When we met it was almost like magic...I didn't even have to speak, he knew what I was going to do, what I was going to say. It was amazing. We were calling eachother from one foot away from eachother, he was on a stair below me and we didn't even know it was eachother until he turned around and heard my voice in person saying the same thing he was hearing through his cellphone. How cute, I know.
Anyways. I have the deepest feelings for this boy. I don't know what to do about it. I just have this gut feeling that he is the one for me and I am so curious if he feels the same way. We have never had very serious relationships since meeting eachother. I just think that we both know that noone can even compare to eachother. I know thedistance is rough but he is 18 and a senior and my mom would allow me to see him whenever I wanted to. My uncle who is from Mass. has a mother that lives right by Zach whom he visits frequently, I could just jump on the plane or car whenever he goes. Zach would be allowed to stay in my home and everything.

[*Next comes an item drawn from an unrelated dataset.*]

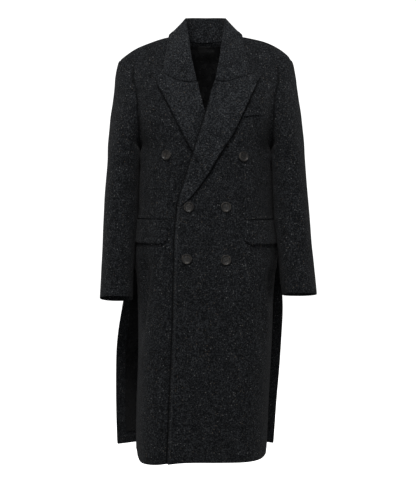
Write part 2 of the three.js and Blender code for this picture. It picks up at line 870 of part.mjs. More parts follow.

It all just seems great.
The problem is, I don't know what to do? Zach and I talk but it isn't anything like it used to be. I have a feeling that could change, I just don't know what to do or say. I want to express everything I feel and I know I truly want to, I just need reassurance or maybe a "better" or "reasonable" solution. Please help me, I have never felt this way before. My heart skips beats, he's all I think about, it's all too ironic, and my bestfriends say that he is the only person they could see me with.

Should I write him anything expressing these feelings towards him? Or just let him continuously to create small talk with me until the small take advances and advances.
Please...I need to do something, I want to take some action!!

Thank you soooooooo much.
responses will make me so happy.

Answered by juniperone on Apr 23, 2007, 10:04PM
| 621 answers.


I think you're getting ahead of yourself a bit here. What exactly do you need help with? Until you both admit/discuss your feelings, there really is no "decision" to be made about anything. First thing is first. Talk about your feelings, see what the options are. It could all be so much easier than you think.

And get this book called, "Ten Things Women Do to Screw Up their Lives" by Dr. Laura Slessinger. Read it. Please read it.

Answered by locoluna on Apr 23, 2007, 10:22PM
| 2123 answers.
Advisor-small

You both need to find out exactly what you feel for one another before you take any action, discuss it, call him or email me wateva and tell him how you feel otherwise it will continue to stand still. Maybe the distance is to much for him to handle thats why he hasnt made any moves. Just discuss it 1st and take it one step and at time.